[Start of DATA LINES]

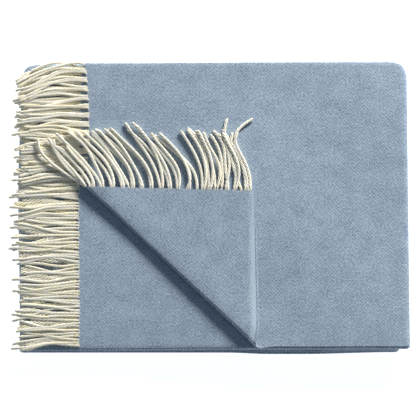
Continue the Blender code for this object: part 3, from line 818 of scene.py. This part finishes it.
def left_guides(layer, first, last, count, length, gathering, sweep, seed):
    """The guide lines of one layer's fringe at the left, in threes, waving and crossing a little."""
    luck = random.Random(seed)
    guides = []
    gap = (last - first) / (count - 1)
    for number in range(count):
        place = first + gap * number
        group_step = gap * gathering * (1 - number % 3)
        width = (BOTTOM_START + place - NEAR_CENTRE, MIDDLE_START + FAR_CENTRE - place, place)[layer]
        start = edge_at(width) + TUFT_INSIDE + luck.uniform(-0.0008, 0.0012)
        reach = length * (1.07 - 0.25 * luck.random())
        stray = luck.gauss(0, STRAY)
        shifts = [
            (wave, size * luck.uniform(0.5, 1.0), 90 * place + luck.uniform(-1.2, 1.2) + layer)
            for wave, size in WAVES
        ]
        crowding = (BOTTOM_CROWDING, MIDDLE_CROWDING * smooth((place - 0.02) / 0.03), 0.0)[layer]
        ride = crowding + luck.uniform(-0.0004, 0.0006)
        hump = luck.uniform(0.0, 0.0009) if number % 2 else 0.0
        guide = []
        for index in range(STRAND_POINTS):
            share = index / (STRAND_POINTS - 1)
            gone = reach * share
            free = smooth(share * 1.8)
            closeness = GROUP_ROOT + (1 - GROUP_ROOT) * smooth(gone / GROUP_CLOSEST)
            side = stray * share ** 1.4 + group_step * (closeness - smooth((gone - GROUP_END) / GROUP_FADE))
            for wave, size, turn_by in shifts:
                side += free * size * (math.sin(wave * gone + turn_by) - math.sin(turn_by) * (1 - free))
            for parting, half_width in PARTINGS:
                apart = place - parting
                push = half_width * math.exp(-abs(apart) / (2 * half_width)) * (1 if apart > 0 else -1)
                side += push * smooth(share * 3) if layer < 2 else 0.0
            crown = CROWN * math.sin(math.pi * share) * math.exp((place - last) / CROWN_REACH)
            bend = crown - sweep * share * share * math.exp((place - last) / SWEEP_REACH)
            height = CLOTH / 2 + TUFT_RISE * (1 - free) + (ride + hump * math.sin(math.pi * share)) * free
            base = 2 * STACK + layer * PITCH
            guide.append(left_point(start - gone, place + side + bend, base, height))
        guides.append(guide)
    return guides


top_guides = left_guides(
    layer=2, first=0.0350, last=0.2116, count=40, length=0.103, gathering=0.56, sweep=0.027, seed=21
)
top_fringe = twist_strands(
    "throw_fringe_top", "fringe_top", top_guides, luck_seed=31, close_shade=CLOSE_PAINTED_SHADE
)
middle_guides = left_guides(
    layer=1, first=-0.2150, last=0.2080, count=87, length=0.098, gathering=0.20, sweep=0.016, seed=52
)
middle_fringe = twist_strands(
    "throw_fringe_middle", "fringe_middle", middle_guides, luck_seed=32, close_shade=CLOSE_PAINTED_SHADE
)
bottom_guides = left_guides(
    layer=0, first=-0.2117, last=0.2047, count=84, length=0.088, gathering=0.0, sweep=0.010, seed=23
)
bottom_fringe = twist_strands(
    "throw_fringe_bottom", "fringe_bottom", bottom_guides,
    luck_seed=33, ply_radius=0.00140, ply_reach=0.00210, close_shade=CLOSE_PAINTED_SHADE
)

# The turned corner's fringe, lock by lock from the fold's left end: place of the root along the
# edge, strands in the lock, how far their tips lie to the left and out, and the bow of their run
CORNER_LOCKS = (
    (0.001, 1, 0.074, 0.070, -0.022),
    (0.003, 1, 0.058, 0.072, -0.015),
    (0.006, 1, 0.052, 0.070, -0.008),
    (0.012, 1, 0.066, 0.062, -0.004),
    (0.017, 2, 0.054, 0.061, 0.001),
    (0.030, 2, 0.061, 0.080, 0.002),
    (0.045, 2, 0.063, 0.084, 0.003),
    (0.060, 2, 0.067, 0.083, 0.003),
    (0.069, 1, 0.060, 0.078, 0.000),
    (0.075, 2, 0.057, 0.086, 0.004),
    (0.088, 2, 0.066, 0.087, 0.006),
    (0.102, 2, 0.064, 0.088, 0.008),
    (0.117, 2, 0.052, 0.096, 0.004),
    (0.130, 2, 0.056, 0.091, 0.006),
    (0.142, 2, 0.053, 0.086, 0.008),
    (0.157, 2, 0.050, 0.082, 0.012),
    (0.171, 1, 0.050, 0.078, 0.012),
    (0.180, 2, 0.030, 0.090, 0.007),
    (0.189, 2, 0.030, 0.090, 0.006),
    (0.199, 2, 0.031, 0.089, 0.005),
    (0.207, 1, 0.018, 0.084, 0.004),
    (0.214, 1, 0.006, 0.109, 0.002),
    (0.217, 1, 0.022, 0.088, 0.004),
    (0.227, 2, 0.026, 0.086, 0.008),
    (0.238, 1, 0.018, 0.086, -0.010),
    (0.243, 1, 0.030, 0.092, 0.006),
    (0.251, 1, 0.006, 0.109, -0.024),
    (0.247, 1, 0.017, 0.090, -0.009),
)
LATE_BEND_FROM = 0.245
CORNER_START = Vector((-0.1955, 0.0262))
NEAR_CORNER = Vector((TOP_EDGE[0][1], pulled(LEFT_FOLD, NEAR_EDGE)))
STRAND_STEP = 0.0032
TIP_SPREAD = 0.0070
TIP_LUCK = 0.0035
BOW_LUCK = 0.0030
SWAY_LUCK = 0.0030
ODD_RISE = 0.0016
TOP_FRINGE_RISE = 0.0014


def corner_guides(seed):
    """The guide lines of the turned corner's fringe, lying over the top layer and its fringe."""
    luck = random.Random(seed)
    ahead = (Vector(turn_corner(NEAR_CORNER.x, NEAR_CORNER.y, 0)[:2]) - CORNER_START).normalized()
    out = Vector((-ahead.y, ahead.x))
    guides = []
    for root, strands, tip_left, tip_out, bow in CORNER_LOCKS:
        for number in range(strands):
            spread = number - (strands - 1) / 2
            flat_y = TURN_LEFT.y - root - spread * STRAND_STEP
            x, y, level = turn_corner(edge_at(flat_y), flat_y, CLOTH / 2)
            lean = tip_left - spread * TIP_SPREAD + luck.gauss(0, TIP_LUCK)
            reach = tip_out * luck.uniform(0.99, 1.07)
            curve = bow + luck.gauss(0, BOW_LUCK)
            sway = luck.gauss(0, SWAY_LUCK)
            ride = luck.uniform(0.0, 0.0008) + (ODD_RISE if number % 2 else 0.0)
            guide = []
            for index in range(STRAND_POINTS):
                share = index / (STRAND_POINTS - 1)
                bend = share * share if root > LATE_BEND_FROM else share
                sideways = -lean * share ** 1.5 + curve * math.sin(math.pi * bend)
                sideways += sway * math.sin(2 * math.pi * share) * share
                plan = Vector((x, y)) + ahead * sideways + out * (share * reach - TUFT_INSIDE)
                over_fringe = TOP_FRINGE_RISE * smooth((edge_at(plan.y) - plan.x) / 0.010)
                rest = 2 * CLOTH + ride + over_fringe
                height = level + (rest - level) * smooth(share * 2.2) + TUFT_RISE * (1 - smooth(share * 6))
                base = 2 * STACK + step_up(plan.x) + 2 * PITCH
                guide.append(left_point(plan.x, plan.y, base, height))
            guides.append(guide)
    return guides


corner_fringe = twist_strands(
    "throw_fringe_corner", "fringe_corner", corner_guides(24),
    luck_seed=34, ply_radius=0.00142, ply_reach=0.00114
)

# The short end's fringe, hidden between the sections: the same yarn, twisted from two plies
FAR_PLIES = 2
FAR_STRANDS = 17
FAR_MARGIN = 0.008
FAR_LENGTH = 0.088
FAR_STRAY = 0.003
ROOT_INSIDE = 0.0012


def far_guides(layer, seed):
    """The guide lines of one layer's fringe at the short end, flat between the sections."""
    luck = random.Random(seed)
    guides = []
    gap = (FAR_EDGE - NEAR_EDGE - 2 * FAR_MARGIN) / (FAR_STRANDS - 1)
    z = 2 * STACK - LAYER_GAP - layer * PITCH - CLOTH / 2
    for number in range(FAR_STRANDS):
        place = NEAR_EDGE + FAR_MARGIN + number * gap
        reach = FAR_LENGTH * luck.uniform(0.92, 1.0)
        stray = luck.gauss(0, FAR_STRAY)
        guide = []
        for index in range(STRAND_POINTS // 2):
            share = index / (STRAND_POINTS // 2 - 1)
            side = stray * share * share
            guide.append(settle(SHORT_END + ROOT_INSIDE - reach * share, place + side, z))
        guides.append(guide)
    return guides


for layer, node in ((2, "fringe_far_top"), (1, "fringe_far_middle"), (0, "fringe_far_bottom")):
    guides = far_guides(layer, 40 + layer)
    twist_strands("throw_" + node, node, guides, luck_seed=layer, plies=FAR_PLIES)

# The floor: a plain board painted matt white, which lies just under the throw and reaches past
# every view. It is lit from within as well, so the throw's shadow on it stays pale.
FLOOR_DROP = 0.0004
FLOOR_REACH = 6.0
BOARD_WHITE = "#f4f4f2"
BOARD_LIGHT = "#ffffff"
floor_mesh = bpy.data.meshes.new("floor")
floor_form = bmesh.new()
bmesh.ops.create_grid(floor_form, x_segments=1, y_segments=1, size=FLOOR_REACH)
for vertex in floor_form.verts:
    vertex.co.z = -FLOOR_DROP
floor_form.to_mesh(floor_mesh)
floor_form.free()
floor = bpy.data.objects.new("floor", floor_mesh)
bpy.context.scene.collection.objects.link(floor)
board = bpy.data.materials.new("matt_white_board")
board.use_nodes = True
shader = board.node_tree.nodes["Principled BSDF"]
shader.inputs["Base Color"].default_value = linear(BOARD_WHITE)
shader.inputs["Roughness"].default_value = 0.95
shader.inputs["Emission Color"].default_value = linear(BOARD_LIGHT)
shader.inputs["Emission Strength"].default_value = 0.85
floor_mesh.materials.append(board)

# The light: one soft round lamp, low at the far right, which gives the long shadow beside the
# turned corner, and an even, pale blue surround that fills that shadow.
SURROUND_BLUE = "#cfe4fb"
world = bpy.data.worlds.new("studio_surround")
world.use_nodes = True
world.node_tree.nodes["Background"].inputs["Color"].default_value = linear(SURROUND_BLUE)
world.node_tree.nodes["Background"].inputs["Strength"].default_value = 0.22
bpy.context.scene.world = world

KEY_DISTANCE = 4.5
KEY_ELEVATION = math.radians(21)
KEY_BEARING = math.radians(62)
KEY_WIDTH = 1.2
KEY_POWER = 415
KEY_WARMTH = (1.0, 0.980, 0.950)
key_data = bpy.data.lights.new("key_light", "AREA")
key_data.shape = "DISK"
key_data.size = KEY_WIDTH
key_data.energy = KEY_POWER
key_data.color = KEY_WARMTH
key = bpy.data.objects.new("key_light", key_data)
key_way = Vector((
    math.cos(KEY_ELEVATION) * math.cos(KEY_BEARING),
    math.cos(KEY_ELEVATION) * math.sin(KEY_BEARING),
    math.sin(KEY_ELEVATION),
))
key.location = key_way * KEY_DISTANCE
key.rotation_euler = key_way.to_track_quat("Z", "Y").to_euler()
bpy.context.scene.collection.objects.link(key)

# The camera: nearly overhead with a long lens, as the photograph was taken. FRAME_WIDTH is how much
# of the throw's plane the picture spans.
CAMERA_ELEVATION = math.radians(80)
CAMERA_DISTANCE = 7.0
FRAME_WIDTH = 0.624
AIM = Vector((-0.0100, -0.0085, 0.030))
camera_data = bpy.data.cameras.new("camera")
camera_data.sensor_width = 36
camera_data.lens = camera_data.sensor_width * CAMERA_DISTANCE / FRAME_WIDTH
camera_data.clip_end = 20
camera = bpy.data.objects.new("camera", camera_data)
camera_way = Vector((0, -math.cos(CAMERA_ELEVATION), math.sin(CAMERA_ELEVATION)))
camera.location = AIM + camera_way * CAMERA_DISTANCE
camera.rotation_euler = camera_way.to_track_quat("Z", "Y").to_euler()
bpy.context.scene.collection.objects.link(camera)
bpy.context.scene.camera = camera
bpy.context.scene.view_settings.view_transform = "Standard"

[End of DATA LINES]

Report only the number of lines that hold the word "scene".

ANSWER BELOW —
7